● The records
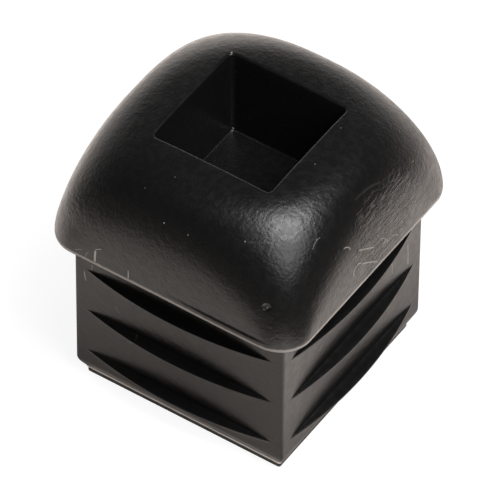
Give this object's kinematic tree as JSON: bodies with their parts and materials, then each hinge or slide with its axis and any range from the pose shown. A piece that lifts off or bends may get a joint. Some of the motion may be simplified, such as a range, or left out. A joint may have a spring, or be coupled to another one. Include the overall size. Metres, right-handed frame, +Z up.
{
  "type": "beam end cap",
  "caption": "Domed square end cap with a square socket in its crown and a hollow finned shank that grips inside a square beam.",
  "frame": {"origin": "middle of the foot's underside, where the cap stands", "axes": "+Z up the shank towards the crown of the head; X and Y square to the sides of the shank"},
  "size_m": [0.04, 0.04, 0.0444],
  "materials": {
    "black_plastic": "satin"
  },
  "bodies": {
    "root": {"end_cap": "black_plastic"}
  },
  "joints": []
}
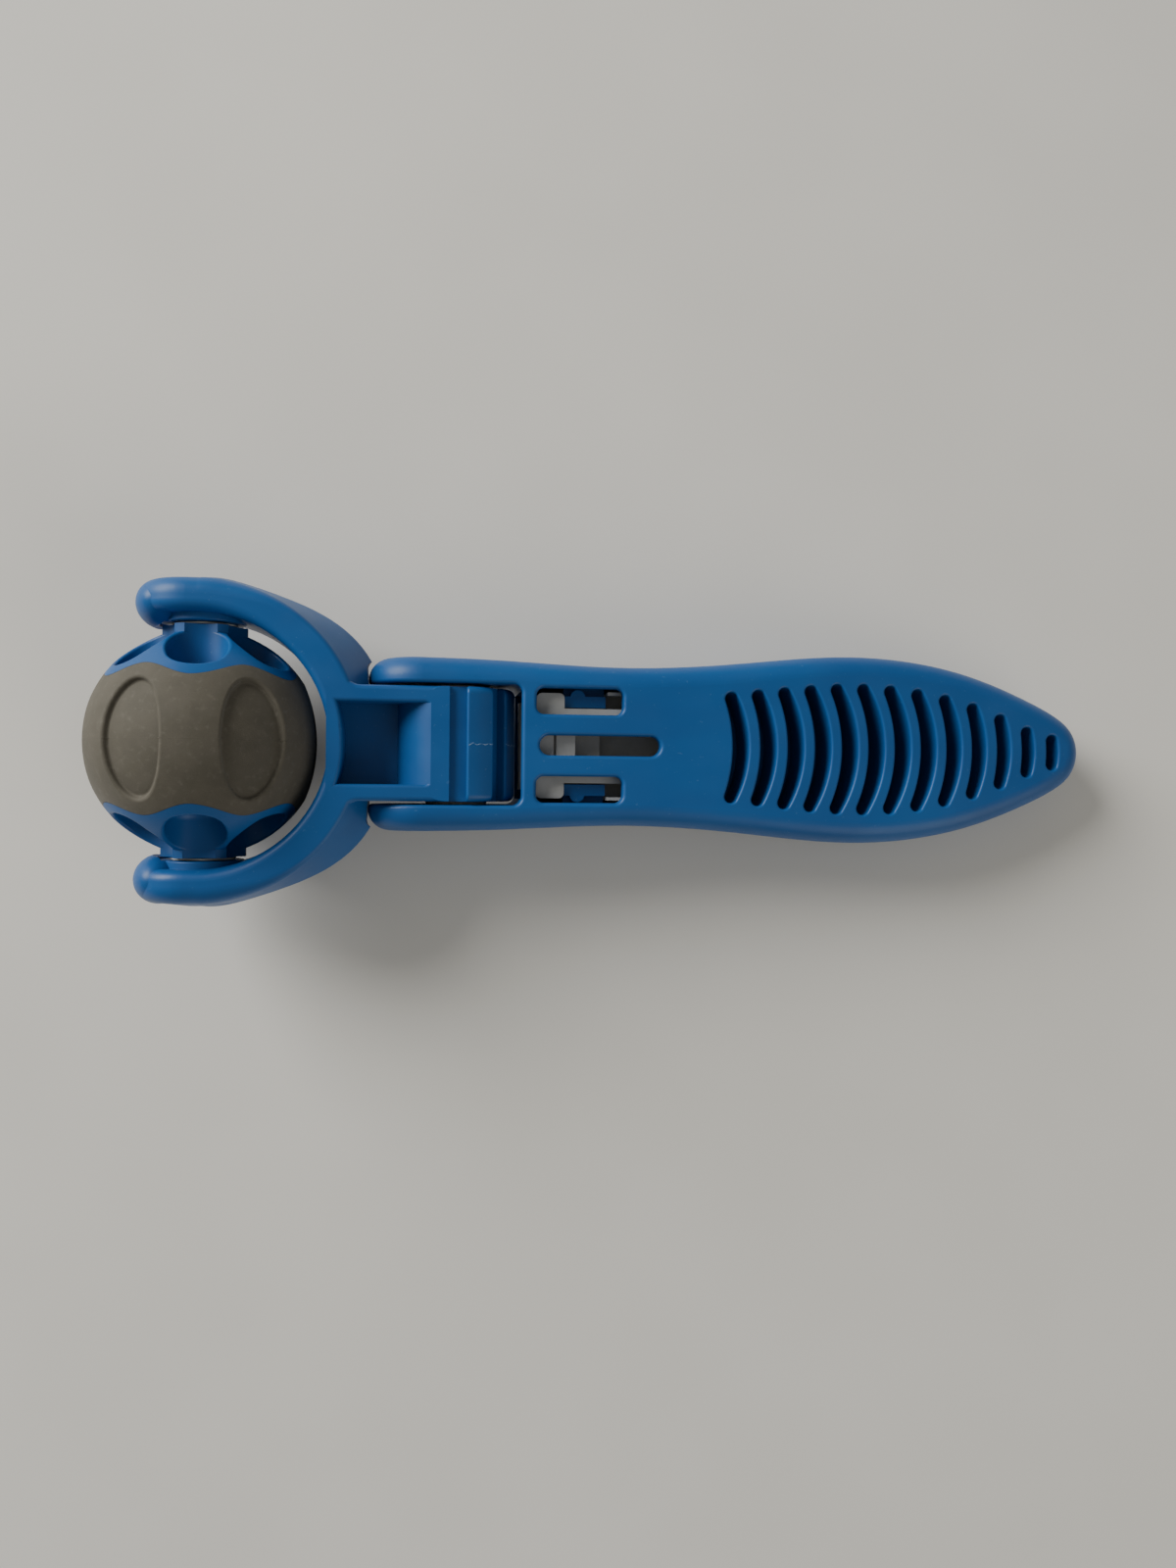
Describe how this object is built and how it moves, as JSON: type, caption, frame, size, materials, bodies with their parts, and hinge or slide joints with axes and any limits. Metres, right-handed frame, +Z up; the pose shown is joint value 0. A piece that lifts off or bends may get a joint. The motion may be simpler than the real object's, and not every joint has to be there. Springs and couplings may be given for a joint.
{
  "type": "massage roller",
  "caption": "Hand-held massage roller: a soft-treaded ball spins in a folding fork that a slide lock fixes to a long handle.",
  "frame": {"origin": "on the table under the middle of the tool's length and width, as it lies with the ball and the handle's tip touching", "axes": "+X toward the handle's tip, +Y across the tool along the axle, +Z up"},
  "size_m": [0.2318, 0.0738, 0.051],
  "materials": {
    "blue_plastic": "satin",
    "grey_rubber": "matte",
    "grey_plastic": "satin",
    "dark_rubber": "matte",
    "steel": "turned",
    "nylon": "satin"
  },
  "bodies": {
    "handle": {"handle": "blue_plastic", "hinge_pin": "steel", "hinge_cap_left": "blue_plastic", "hinge_cap_right": "blue_plastic", "hinge_washer_left": "nylon", "hinge_washer_right": "nylon", "lock_cover": "blue_plastic", "cover_screws": "steel"},
    "head": {"yoke": "blue_plastic", "axle": "steel", "axle_cap_left": "blue_plastic", "axle_cap_right": "blue_plastic", "thrust_washer_left": "nylon", "thrust_washer_right": "nylon"},
    "roller": {"roller_core": "blue_plastic", "roller_tread": "grey_rubber", "axle_bush_left": "nylon", "axle_bush_right": "nylon"},
    "lock": {"lock_slider": "grey_plastic", "thumb_pad": "dark_rubber"}
  },
  "joints": [
    {"name": "head_fold", "type": "hinge", "parent": "handle", "child": "head", "pos_m": [-0.03478, 0, 0.02064], "axis": [0, 1, 0], "range_deg": [-90, 90]},
    {"name": "roller_spin", "type": "hinge", "parent": "head", "child": "roller", "pos_m": [-0.09077, 0, 0.0255], "axis": [0, 1, 0], "continuous": true},
    {"name": "lock_slide", "type": "slide", "parent": "handle", "child": "lock", "axis": [-0.9963, 0, 0.0864], "range_m": [0, 0.0032]}
  ]
}
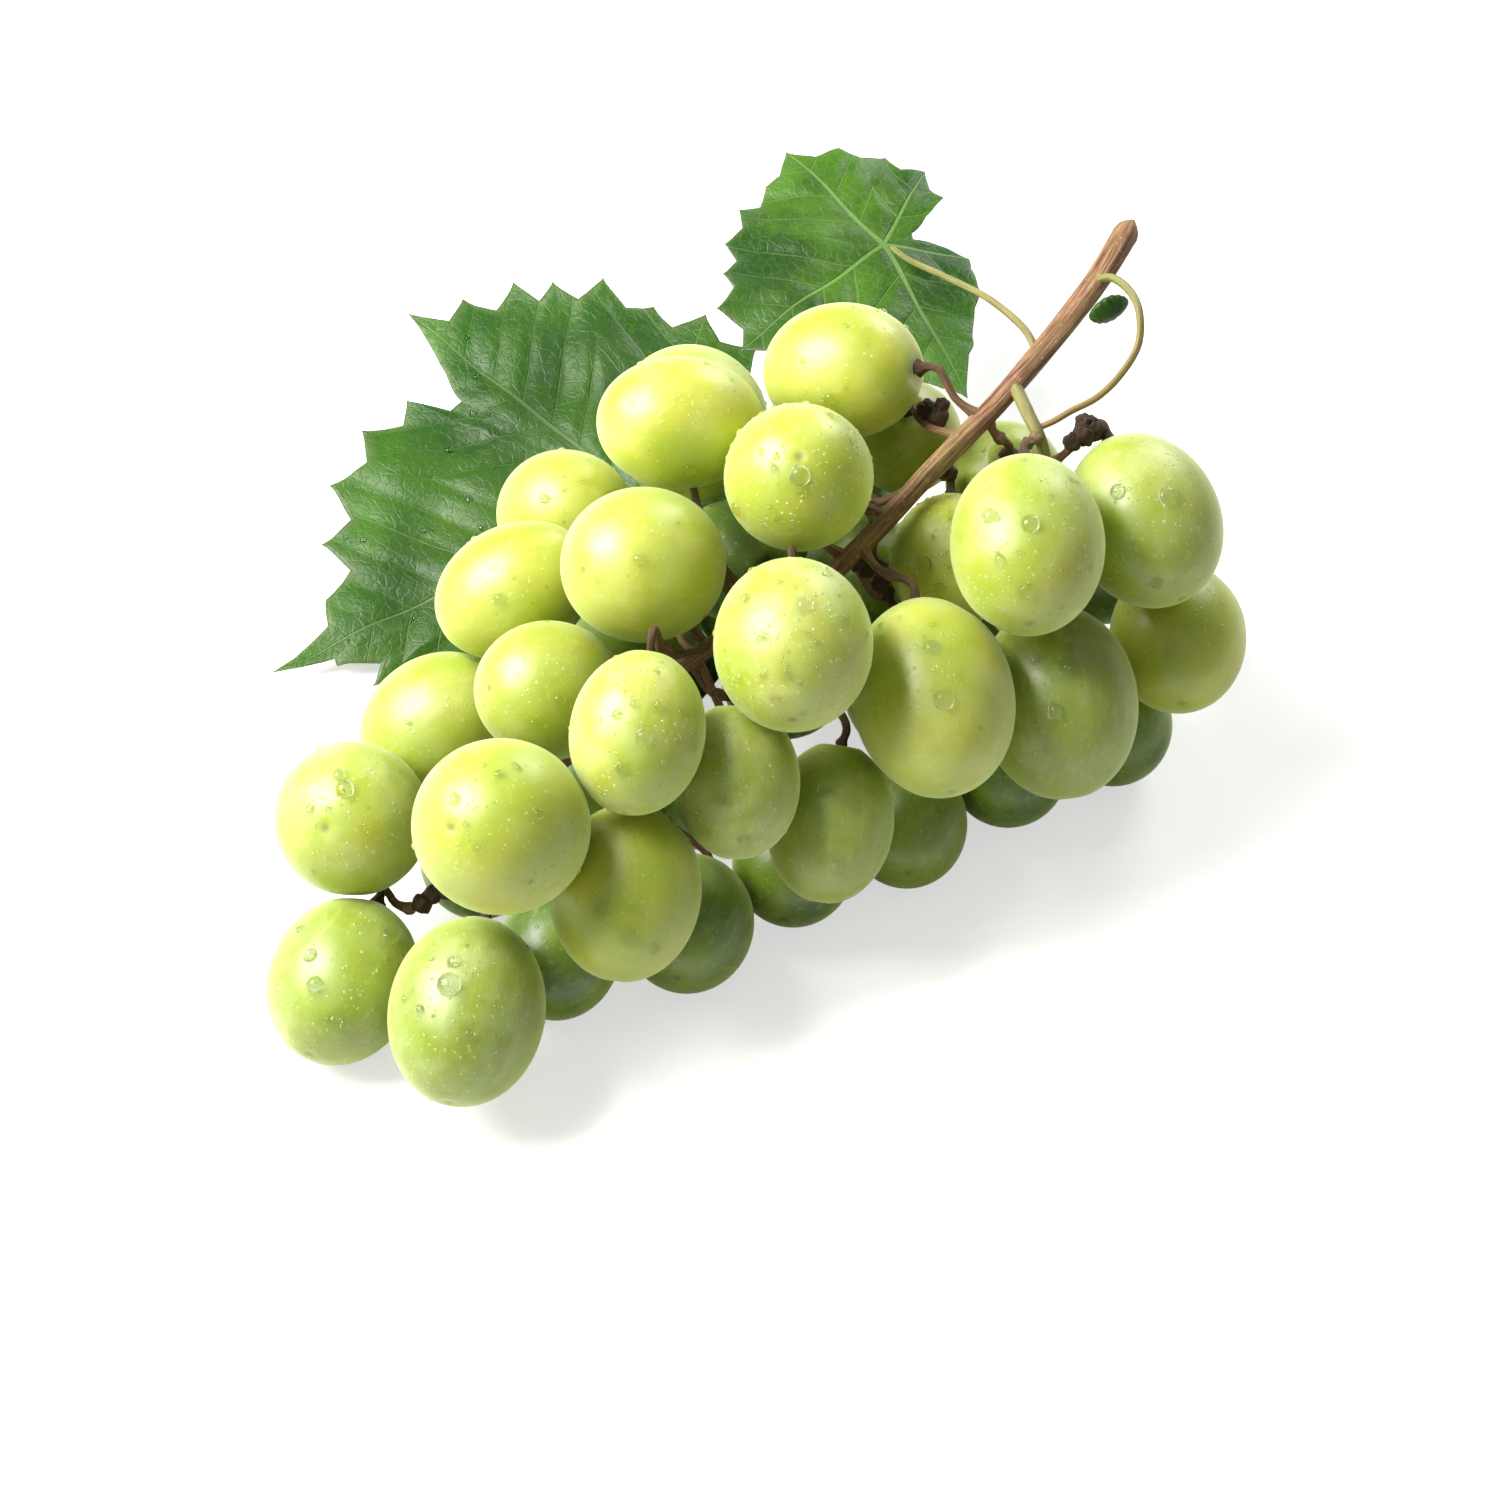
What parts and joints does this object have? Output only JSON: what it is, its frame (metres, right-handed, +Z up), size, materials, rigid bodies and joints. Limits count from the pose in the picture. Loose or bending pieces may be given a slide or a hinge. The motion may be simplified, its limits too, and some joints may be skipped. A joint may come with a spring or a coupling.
{
  "type": "bunch of grapes",
  "caption": "Bunch of oval green table grapes lying on its side, with its woody stem, lobed and toothed vine leaves on thin stalks, and a curling tendril.",
  "frame": {"origin": "middle of the box of the whole bunch, on the surface it lies on", "axes": "+X along the bunch from its tip to the cut end of its stem, +Z up from the surface, +Y away from the near side, towards the leaves"},
  "size_m": [0.1564, 0.1378, 0.0701],
  "materials": {
    "berry_skin": "waxy translucent yellow-green grape skin with a thin bloom",
    "stem_wood": "brown young bark, ridged along its length",
    "leaf_blade": "satin green leaf with paler veins",
    "green_stalk": "smooth green to tan young shoot"
  },
  "bodies": {
    "root": {"berry_01": "berry_skin", "berry_02": "berry_skin", "berry_03": "berry_skin", "berry_04": "berry_skin", "berry_05": "berry_skin", "berry_06": "berry_skin", "berry_07": "berry_skin", "berry_08": "berry_skin", "berry_09": "berry_skin", "berry_10": "berry_skin", "berry_11": "berry_skin", "berry_12": "berry_skin", "berry_13": "berry_skin", "berry_14": "berry_skin", "berry_15": "berry_skin", "berry_16": "berry_skin", "berry_17": "berry_skin", "berry_18": "berry_skin", "berry_19": "berry_skin", "berry_20": "berry_skin", "berry_21": "berry_skin", "berry_22": "berry_skin", "berry_23": "berry_skin", "berry_24": "berry_skin", "berry_25": "berry_skin", "berry_26": "berry_skin", "berry_27": "berry_skin", "berry_28": "berry_skin", "berry_29": "berry_skin", "berry_30": "berry_skin", "berry_31": "berry_skin", "berry_32": "berry_skin", "berry_33": "berry_skin", "berry_34": "berry_skin", "berry_35": "berry_skin", "berry_36": "berry_skin", "berry_37": "berry_skin", "berry_38": "berry_skin", "berry_39": "berry_skin", "berry_40": "berry_skin", "berry_41": "berry_skin", "berry_42": "berry_skin", "berry_43": "berry_skin", "berry_44": "berry_skin", "berry_45": "berry_skin", "berry_46": "berry_skin", "stem": "stem_wood", "leaf_large": "leaf_blade", "leaf_small": "leaf_blade", "leaf_large_stalk": "green_stalk", "leaf_small_stalk": "green_stalk", "tendril": "green_stalk", "leaflet": "green_stalk"}
  },
  "joints": []
}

● Exercise brief
Leave out the pictures, and give all the records again exactly.

● Solution for this task
Give this object's kinematic tree as JSON: bodies with their parts and materials, then each hinge or slide with its axis and any range from the pose shown. A piece that lifts off or bends may get a joint. Some of the motion may be simplified, such as a range, or left out. A joint may have a spring, or be coupled to another one. Include the overall size. Metres, right-handed frame, +Z up.
{
  "type": "beam end cap",
  "caption": "Domed square end cap with a square socket in its crown and a hollow finned shank that grips inside a square beam.",
  "frame": {"origin": "middle of the foot's underside, where the cap stands", "axes": "+Z up the shank towards the crown of the head; X and Y square to the sides of the shank"},
  "size_m": [0.04, 0.04, 0.0444],
  "materials": {
    "black_plastic": "satin"
  },
  "bodies": {
    "root": {"end_cap": "black_plastic"}
  },
  "joints": []
}
Describe how this object is built and how it moves, as JSON: type, caption, frame, size, materials, bodies with their parts, and hinge or slide joints with axes and any limits. Metres, right-handed frame, +Z up; the pose shown is joint value 0. A piece that lifts off or bends may get a joint. The motion may be simpler than the real object's, and not every joint has to be there. Springs and couplings may be given for a joint.
{
  "type": "massage roller",
  "caption": "Hand-held massage roller: a soft-treaded ball spins in a folding fork that a slide lock fixes to a long handle.",
  "frame": {"origin": "on the table under the middle of the tool's length and width, as it lies with the ball and the handle's tip touching", "axes": "+X toward the handle's tip, +Y across the tool along the axle, +Z up"},
  "size_m": [0.2318, 0.0738, 0.051],
  "materials": {
    "blue_plastic": "satin",
    "grey_rubber": "matte",
    "grey_plastic": "satin",
    "dark_rubber": "matte",
    "steel": "turned",
    "nylon": "satin"
  },
  "bodies": {
    "handle": {"handle": "blue_plastic", "hinge_pin": "steel", "hinge_cap_left": "blue_plastic", "hinge_cap_right": "blue_plastic", "hinge_washer_left": "nylon", "hinge_washer_right": "nylon", "lock_cover": "blue_plastic", "cover_screws": "steel"},
    "head": {"yoke": "blue_plastic", "axle": "steel", "axle_cap_left": "blue_plastic", "axle_cap_right": "blue_plastic", "thrust_washer_left": "nylon", "thrust_washer_right": "nylon"},
    "roller": {"roller_core": "blue_plastic", "roller_tread": "grey_rubber", "axle_bush_left": "nylon", "axle_bush_right": "nylon"},
    "lock": {"lock_slider": "grey_plastic", "thumb_pad": "dark_rubber"}
  },
  "joints": [
    {"name": "head_fold", "type": "hinge", "parent": "handle", "child": "head", "pos_m": [-0.03478, 0, 0.02064], "axis": [0, 1, 0], "range_deg": [-90, 90]},
    {"name": "roller_spin", "type": "hinge", "parent": "head", "child": "roller", "pos_m": [-0.09077, 0, 0.0255], "axis": [0, 1, 0], "continuous": true},
    {"name": "lock_slide", "type": "slide", "parent": "handle", "child": "lock", "axis": [-0.9963, 0, 0.0864], "range_m": [0, 0.0032]}
  ]
}
What parts and joints does this object have? Output only JSON: what it is, its frame (metres, right-handed, +Z up), size, materials, rigid bodies and joints. Limits count from the pose in the picture. Loose or bending pieces may be given a slide or a hinge. The motion may be simplified, its limits too, and some joints may be skipped. A joint may come with a spring or a coupling.
{
  "type": "bunch of grapes",
  "caption": "Bunch of oval green table grapes lying on its side, with its woody stem, lobed and toothed vine leaves on thin stalks, and a curling tendril.",
  "frame": {"origin": "middle of the box of the whole bunch, on the surface it lies on", "axes": "+X along the bunch from its tip to the cut end of its stem, +Z up from the surface, +Y away from the near side, towards the leaves"},
  "size_m": [0.1564, 0.1378, 0.0701],
  "materials": {
    "berry_skin": "waxy translucent yellow-green grape skin with a thin bloom",
    "stem_wood": "brown young bark, ridged along its length",
    "leaf_blade": "satin green leaf with paler veins",
    "green_stalk": "smooth green to tan young shoot"
  },
  "bodies": {
    "root": {"berry_01": "berry_skin", "berry_02": "berry_skin", "berry_03": "berry_skin", "berry_04": "berry_skin", "berry_05": "berry_skin", "berry_06": "berry_skin", "berry_07": "berry_skin", "berry_08": "berry_skin", "berry_09": "berry_skin", "berry_10": "berry_skin", "berry_11": "berry_skin", "berry_12": "berry_skin", "berry_13": "berry_skin", "berry_14": "berry_skin", "berry_15": "berry_skin", "berry_16": "berry_skin", "berry_17": "berry_skin", "berry_18": "berry_skin", "berry_19": "berry_skin", "berry_20": "berry_skin", "berry_21": "berry_skin", "berry_22": "berry_skin", "berry_23": "berry_skin", "berry_24": "berry_skin", "berry_25": "berry_skin", "berry_26": "berry_skin", "berry_27": "berry_skin", "berry_28": "berry_skin", "berry_29": "berry_skin", "berry_30": "berry_skin", "berry_31": "berry_skin", "berry_32": "berry_skin", "berry_33": "berry_skin", "berry_34": "berry_skin", "berry_35": "berry_skin", "berry_36": "berry_skin", "berry_37": "berry_skin", "berry_38": "berry_skin", "berry_39": "berry_skin", "berry_40": "berry_skin", "berry_41": "berry_skin", "berry_42": "berry_skin", "berry_43": "berry_skin", "berry_44": "berry_skin", "berry_45": "berry_skin", "berry_46": "berry_skin", "stem": "stem_wood", "leaf_large": "leaf_blade", "leaf_small": "leaf_blade", "leaf_large_stalk": "green_stalk", "leaf_small_stalk": "green_stalk", "tendril": "green_stalk", "leaflet": "green_stalk"}
  },
  "joints": []
}